The prisoners held on remand spend up to 23 hours a day locked in their prison cells, where there is no access to warm water and often also not to electricity (apart from lights switched on and off by the guards from outside). In 2012, the inmates were allowed to take warm water shower only twice a week, with each shower being limited to five minutes.[13]

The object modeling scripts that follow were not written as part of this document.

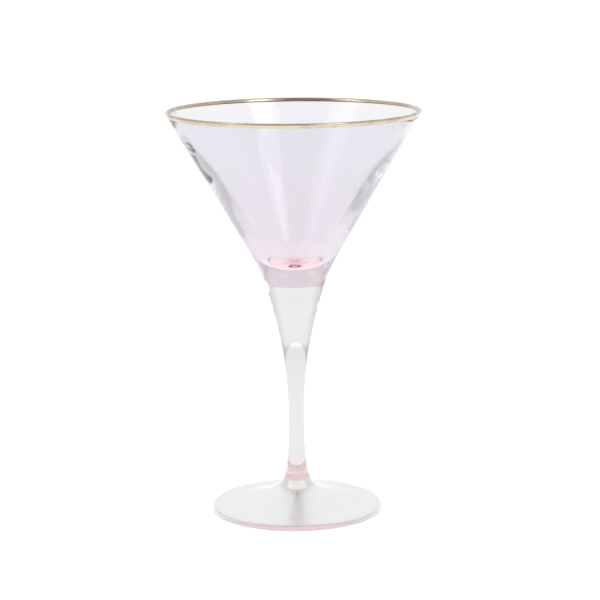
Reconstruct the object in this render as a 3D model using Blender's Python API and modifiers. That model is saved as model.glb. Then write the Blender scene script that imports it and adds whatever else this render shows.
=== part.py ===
"""A stemmed cocktail glass with a wide conical bowl and a gilded lip.

Four turned pieces share the vertical axis: the foot, the stem, the bowl and the
gold band over the lip. Lengths are in metres, +Z is up, and the origin is the
centre of the foot where it rests on the table.
"""

import math

import bpy

# Overall size
HEIGHT = 0.184
LIP_RADIUS = 0.057
FOOT_RADIUS = 0.0391

# Bowl
BOWL_HALF_ANGLE = math.radians(30.2)
LIP_WALL = 0.0015
BOWL_JOIN_HEIGHT = 0.106
BOWL_JOIN_RADIUS = 0.0136
BOWL_JOIN_SLOPE = 0.34
CONE_START_HEIGHT = 0.119
CAVITY_FLOOR_HEIGHT = 0.1155
CAVITY_FLOOR_ROUND = 0.016
SHOULDER_HEIGHT = 0.168
SHOULDER_WALL = 0.0019
SHOULDER_BEND = 0.008

# Gold band
BAND_THICKNESS = 0.0002
BAND_DROP_OUTSIDE = 0.0010
BAND_DROP_INSIDE = 0.0009

# Stem: radius at each height, from the foot's join up to the bowl's join
STEM_JOIN_HEIGHT = 0.0147
STEM_JOIN_RADIUS = 0.0062
STEM_JOIN_SLOPE = -0.34
STEM_WAIST_HEIGHT = 0.042
STEM_WAIST_RADIUS = 0.00355
STEM_STATIONS = (
    (STEM_JOIN_HEIGHT, STEM_JOIN_RADIUS),
    (0.020, 0.0048),
    (0.028, 0.0039),
    (STEM_WAIST_HEIGHT, STEM_WAIST_RADIUS),
    (0.058, 0.0040),
    (0.072, 0.0055),
    (0.088, 0.0087),
    (BOWL_JOIN_HEIGHT, BOWL_JOIN_RADIUS),
)

# Foot: height of its top at each distance from the axis, between the stem's join and the edge
FOOT_TOP_STATIONS = (
    (0.0074, 0.0132),
    (0.0090, 0.0116),
    (0.0125, 0.0094),
    (0.0180, 0.0070),
    (0.0270, 0.0048),
)
FOOT_HUB_SLOPE = -1.8
FOOT_TOP_SLOPE = -0.17
FOOT_EDGE_THICKNESS = 0.0035
FOOT_TOP_ROUND = 0.0024
FOOT_BOTTOM_ROUND = 0.0015
RESTING_RING_RADIUS = 0.0335
KICK_UP_HEIGHT = 0.0030

# Fused joins and the band's seat are kept this far apart, so that solids never touch
JOIN_GAP = 0.0003

# Facets
TURN_STEPS = 64
STEM_TURN_STEPS = 40
ROUND_POINTS = 5
FLOOR_POINTS = 9
SPAN_POINTS = 3
MERGE_DISTANCE = 0.00001
SHARP_ANGLE = math.radians(40)

COLLECTION_NAME = "martini_glass"


def clear_scene():
    """Remove every object that is already in the file."""
    for item in list(bpy.data.objects):
        bpy.data.objects.remove(item, do_unlink=True)


def make_collection(name):
    """Return a new collection linked to the scene."""
    collection = bpy.data.collections.new(name)
    bpy.context.scene.collection.children.link(collection)
    return collection


def plain_material(name, colour, roughness, metallic, transmission):
    """Return a Principled material."""
    material = bpy.data.materials.new(name)
    material.use_nodes = True
    shader = material.node_tree.nodes["Principled BSDF"]
    shader.inputs["Base Color"].default_value = (*colour, 1.0)
    shader.inputs["Roughness"].default_value = roughness
    shader.inputs["Metallic"].default_value = metallic
    shader.inputs["Transmission Weight"].default_value = transmission
    material.diffuse_color = (*colour, 1.0)
    material.roughness = roughness
    material.metallic = metallic
    return material


def lavender_glass():
    """Pale lavender glass of the bowl."""
    return plain_material("lavender_glass", (0.80, 0.74, 0.84), 0.03, 0.0, 0.9)


def clear_glass():
    """Clear glass of the stem."""
    return plain_material("clear_glass", (0.88, 0.87, 0.90), 0.03, 0.0, 0.9)


def blush_glass():
    """Clear glass of the foot, with a faint blush of pink."""
    return plain_material("blush_glass", (0.88, 0.82, 0.83), 0.03, 0.0, 0.9)


def fired_gold():
    """Bright gold, fired on the lip."""
    return plain_material("fired_gold", (0.74, 0.58, 0.38), 0.22, 1.0, 0.0)


def arc(centre, radius, start, end, count=ROUND_POINTS):
    """Points on a circle in the profile plane, from one angle to another."""
    points = []
    for index in range(count):
        angle = start + (end - start) * index / (count - 1)
        points.append((centre[0] + radius * math.cos(angle), centre[1] + radius * math.sin(angle)))
    return points


def cubic(low, high, low_slope, high_slope, count=SPAN_POINTS):
    """Radii between two (height, radius) stations with given slopes, both ends included."""
    points = []
    span = high[0] - low[0]
    for index in range(count + 1):
        t = index / count
        value = (
            (2 * t**3 - 3 * t**2 + 1) * low[1]
            + (t**3 - 2 * t**2 + t) * span * low_slope
            + (3 * t**2 - 2 * t**3) * high[1]
            + (t**3 - t**2) * span * high_slope
        )
        points.append((value, low[0] + span * t))
    return points


def smooth_outline(stations, first_slope, last_slope):
    """One smooth outline through stations; each (position, value) becomes (value, position)."""
    slopes = [first_slope]
    for below, above in zip(stations[:-2], stations[2:]):
        slopes.append((above[1] - below[1]) / (above[0] - below[0]))
    slopes.append(last_slope)
    points = []
    for index in range(len(stations) - 1):
        span = cubic(stations[index], stations[index + 1], slopes[index], slopes[index + 1])
        points.extend(span if index == 0 else span[1:])
    return points


def turned_piece(name, outline, material, collection, steps=TURN_STEPS, closed=False):
    """Turn an outline of (radius, height) points about the Z axis into one solid object.

    The outline runs up the inner side, over the top and down the outer side.
    """
    count = len(outline)
    edges = [(index, index + 1) for index in range(count - 1)]
    if closed:
        edges.append((count - 1, 0))
    profile = bpy.data.meshes.new(name + "_profile")
    profile.from_pydata([(radius, 0.0, height) for radius, height in outline], edges, [])
    guide = bpy.data.objects.new(name + "_profile", profile)
    collection.objects.link(guide)

    screw = guide.modifiers.new("Turn", "SCREW")
    screw.axis = "Z"
    screw.angle = math.tau
    screw.steps = steps
    screw.render_steps = steps
    screw.use_merge_vertices = True
    screw.merge_threshold = MERGE_DISTANCE

    depsgraph = bpy.context.evaluated_depsgraph_get()
    mesh = bpy.data.meshes.new_from_object(guide.evaluated_get(depsgraph))
    bpy.data.objects.remove(guide, do_unlink=True)
    bpy.data.meshes.remove(profile)
    mesh.name = name
    mesh.shade_smooth()
    mesh.set_sharp_from_angle(angle=SHARP_ANGLE)
    mesh.materials.clear()
    mesh.materials.append(material)
    piece = bpy.data.objects.new(name, mesh)
    collection.objects.link(piece)
    return piece


def wall_direction():
    """Unit vector that runs up the straight side of the bowl, as (radius, height)."""
    return math.sin(BOWL_HALF_ANGLE), math.cos(BOWL_HALF_ANGLE)


def lip_point(across, down):
    """A point of the lip: across the wall from its middle, outwards, and down along the wall."""
    up_radius, up_height = wall_direction()
    centre_radius = LIP_RADIUS - LIP_WALL / 2
    centre_height = HEIGHT - LIP_WALL / 2
    return (
        centre_radius + across * up_height - down * up_radius,
        centre_height - across * up_radius - down * up_height,
    )


def lip_round(half_width):
    """Half circle over the lip, from its inner side to its outer side."""
    return arc(
        lip_point(0.0, 0.0), half_width, math.pi - BOWL_HALF_ANGLE, -BOWL_HALF_ANGLE, ROUND_POINTS
    )


def bowl_outside_radius(height):
    """Radius of the straight outer side of the bowl at a height."""
    radius, top = lip_point(LIP_WALL / 2, 0.0)
    return radius - (top - height) * math.tan(BOWL_HALF_ANGLE)


def along(start, end, height):
    """Point of a straight line where it reaches a height."""
    share = (height - start[1]) / (end[1] - start[1])
    return start[0] + (end[0] - start[0]) * share, height


def slope(start, end):
    """Widening of a straight line per unit of height."""
    return (end[0] - start[0]) / (end[1] - start[1])


def cavity_outline():
    """Inside of the bowl, from the middle of the floor up to where the band's seat begins.

    The wall thins quickly from the rounded floor to the shoulder and slowly above it.
    """
    seat = lip_point(-LIP_WALL / 2, BAND_DROP_INSIDE + JOIN_GAP)
    wall = SHOULDER_WALL / math.cos(BOWL_HALF_ANGLE)
    shoulder = (bowl_outside_radius(SHOULDER_HEIGHT) - wall, SHOULDER_HEIGHT)
    centre = (0.0, CAVITY_FLOOR_HEIGHT + CAVITY_FLOOR_ROUND)
    rise = shoulder[1] - centre[1]
    reach = math.hypot(shoulder[0], rise)
    edge_angle = math.atan2(rise, shoulder[0]) - math.acos(CAVITY_FLOOR_ROUND / reach)
    floor = arc(centre, CAVITY_FLOOR_ROUND, -math.pi / 2, edge_angle, FLOOR_POINTS)
    floor[0] = (0.0, CAVITY_FLOOR_HEIGHT)
    low = along(floor[-1], shoulder, SHOULDER_HEIGHT - SHOULDER_BEND)
    high = along(shoulder, seat, SHOULDER_HEIGHT + SHOULDER_BEND)
    bend = cubic(low[::-1], high[::-1], slope(floor[-1], shoulder), slope(shoulder, seat))
    return floor + bend + [seat]


def bowl_outline():
    """Cavity, rebated lip under the gold band, cone, rounded base and flat join."""
    seat_depth = BAND_THICKNESS + JOIN_GAP
    half_neck = LIP_WALL / 2 - seat_depth
    join_height = BOWL_JOIN_HEIGHT + JOIN_GAP / 2
    cone_foot = (bowl_outside_radius(CONE_START_HEIGHT), CONE_START_HEIGHT)
    base = cubic(
        (join_height, BOWL_JOIN_RADIUS),
        (cone_foot[1], cone_foot[0]),
        BOWL_JOIN_SLOPE,
        math.tan(BOWL_HALF_ANGLE),
        2 * SPAN_POINTS,
    )
    outline = cavity_outline()
    outline.append(lip_point(-half_neck, BAND_DROP_INSIDE + JOIN_GAP))
    outline.extend(lip_round(half_neck))
    outline.append(lip_point(half_neck, BAND_DROP_OUTSIDE + JOIN_GAP))
    outline.append(lip_point(LIP_WALL / 2, BAND_DROP_OUTSIDE + JOIN_GAP))
    outline.extend(reversed(base))
    outline.append((0.0, join_height))
    return outline


def band_outline():
    """U-shaped section of the gold band that wraps the lip."""
    outer = LIP_WALL / 2
    inner = outer - BAND_THICKNESS
    outline = [lip_point(-outer, BAND_DROP_INSIDE)]
    outline.extend(lip_round(outer))
    outline.append(lip_point(outer, BAND_DROP_OUTSIDE))
    outline.append(lip_point(inner, BAND_DROP_OUTSIDE))
    outline.extend(reversed(lip_round(inner)))
    outline.append(lip_point(-inner, BAND_DROP_INSIDE))
    return outline


def stem_outline():
    """Flat top join, slender waisted side and flat bottom join."""
    top = BOWL_JOIN_HEIGHT - JOIN_GAP / 2
    bottom = STEM_JOIN_HEIGHT + JOIN_GAP / 2
    side = smooth_outline(STEM_STATIONS, STEM_JOIN_SLOPE, BOWL_JOIN_SLOPE)
    side[0] = (side[0][0], bottom)
    side[-1] = (side[-1][0], top)
    return [(0.0, top)] + list(reversed(side)) + [(0.0, bottom)]


def foot_outline():
    """Top that sweeps up to the join, thick round edge, flat resting ring and hollow underside."""
    hub_top = STEM_JOIN_HEIGHT - JOIN_GAP / 2
    top_arc_centre = (FOOT_RADIUS - FOOT_TOP_ROUND, FOOT_EDGE_THICKNESS - FOOT_TOP_ROUND)
    top_arc = arc(top_arc_centre, FOOT_TOP_ROUND, math.radians(80), 0.0)
    stations = ((STEM_JOIN_RADIUS, hub_top),) + FOOT_TOP_STATIONS + (top_arc[0],)
    top = smooth_outline(stations, FOOT_HUB_SLOPE, FOOT_TOP_SLOPE)
    top = [(radius, height) for height, radius in top[:-1]]
    bottom_arc = arc(
        (FOOT_RADIUS - FOOT_BOTTOM_ROUND, FOOT_BOTTOM_ROUND), FOOT_BOTTOM_ROUND, 0.0, -math.pi / 2
    )
    kick_radius = (RESTING_RING_RADIUS**2 + KICK_UP_HEIGHT**2) / (2 * KICK_UP_HEIGHT)
    kick_half_angle = math.asin(RESTING_RING_RADIUS / kick_radius)
    kick = arc(
        (0.0, KICK_UP_HEIGHT - kick_radius),
        kick_radius,
        math.pi / 2 - kick_half_angle,
        math.pi / 2,
    )
    kick[0] = (RESTING_RING_RADIUS, 0.0)
    kick[-1] = (0.0, KICK_UP_HEIGHT)
    return [(0.0, hub_top)] + top + top_arc + bottom_arc + kick


def build():
    """Make every piece of the glass."""
    clear_scene()
    collection = make_collection(COLLECTION_NAME)
    turned_piece("foot", foot_outline(), blush_glass(), collection)
    turned_piece("stem", stem_outline(), clear_glass(), collection, STEM_TURN_STEPS)
    turned_piece("bowl", bowl_outline(), lavender_glass(), collection)
    turned_piece("gold_rim", band_outline(), fired_gold(), collection, closed=True)


build()
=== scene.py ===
"""Finished looks of a stemmed cocktail glass with a tinted conical bowl and a gilded lip.

The file is laid out as an add-on and is run as a script. Lengths are in metres, +Z is up, and
the glass stands at the origin. Each piece is turned from rings, at a fineness that clear glass
needs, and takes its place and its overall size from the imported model.
"""

import math

import bmesh
import bpy
from bpy.props import FloatProperty, FloatVectorProperty, IntProperty, PointerProperty
from mathutils import Matrix, Vector


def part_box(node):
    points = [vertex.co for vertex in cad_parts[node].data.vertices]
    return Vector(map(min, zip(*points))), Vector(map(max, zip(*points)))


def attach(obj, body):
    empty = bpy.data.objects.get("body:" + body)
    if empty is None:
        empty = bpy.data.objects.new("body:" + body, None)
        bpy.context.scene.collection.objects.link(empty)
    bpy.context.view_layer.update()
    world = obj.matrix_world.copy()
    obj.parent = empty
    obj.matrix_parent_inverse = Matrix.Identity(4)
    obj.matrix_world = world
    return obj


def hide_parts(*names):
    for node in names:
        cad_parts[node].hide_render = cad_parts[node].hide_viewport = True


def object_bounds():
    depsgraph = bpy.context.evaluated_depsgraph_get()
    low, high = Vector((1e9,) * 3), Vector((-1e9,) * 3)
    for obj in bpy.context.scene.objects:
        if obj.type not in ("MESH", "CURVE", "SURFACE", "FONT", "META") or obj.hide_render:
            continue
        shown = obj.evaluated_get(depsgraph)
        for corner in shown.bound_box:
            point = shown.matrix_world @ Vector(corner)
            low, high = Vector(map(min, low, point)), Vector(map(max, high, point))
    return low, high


bl_info = {
    "name": "Gilded Cocktail Glass",
    "version": (1, 0, 0),
    "blender": (4, 5, 0),
    "location": "View3D > Sidebar > Glass",
    "description": "Builds a stemmed cocktail glass with a tinted bowl and a gilded lip",
    "category": "Add Mesh",
}

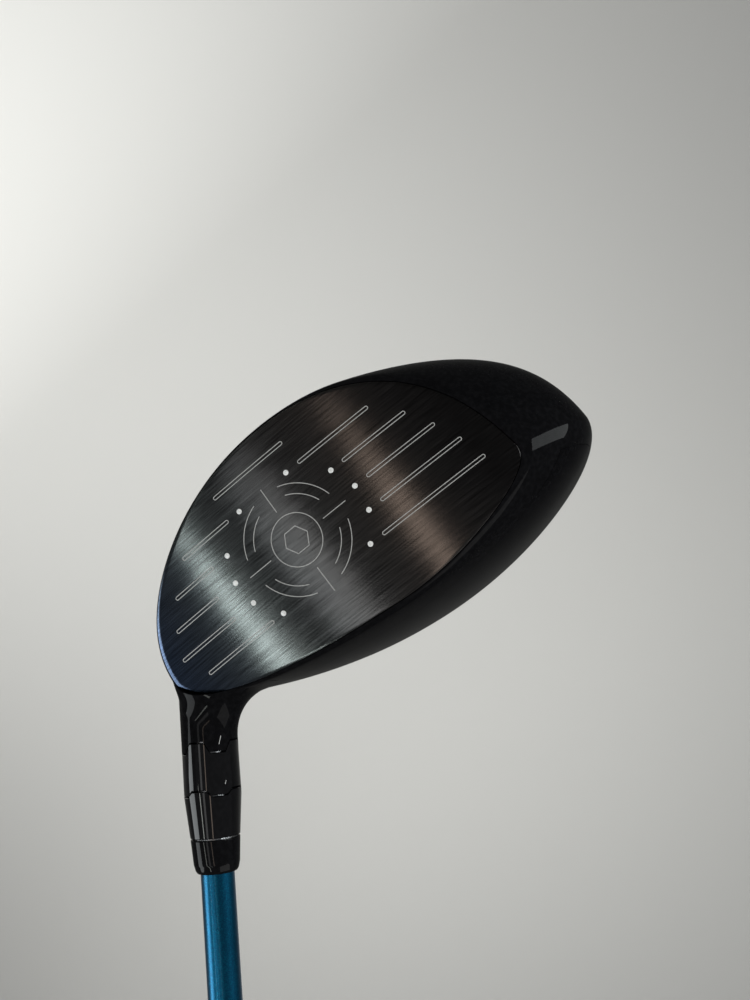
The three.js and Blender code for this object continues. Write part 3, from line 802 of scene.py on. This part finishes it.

Phone calls are allowed only once every two weeks. According to Mindii Kašibadze, who spent two years in Pankrác on remand before the Czech courts eventually dismissed his Georgian international arrest warrant, the prison is infested with rats and has only "five cells of European standard which are a show case for outside visitors".[14]
Tunnel
The tunnel between the Pankrác Prison and the High Court in Prague allows safe passage of detainees from the prison to the courthouse. Therefore, some high security risk cases, such as the 2010 Russian mafia bosses' trial, take place at the High Court's building. In such cases, the responsible judges from other districts come to conduct trial in the High Court's building, rather than detainees being transported to their courthouses.[15]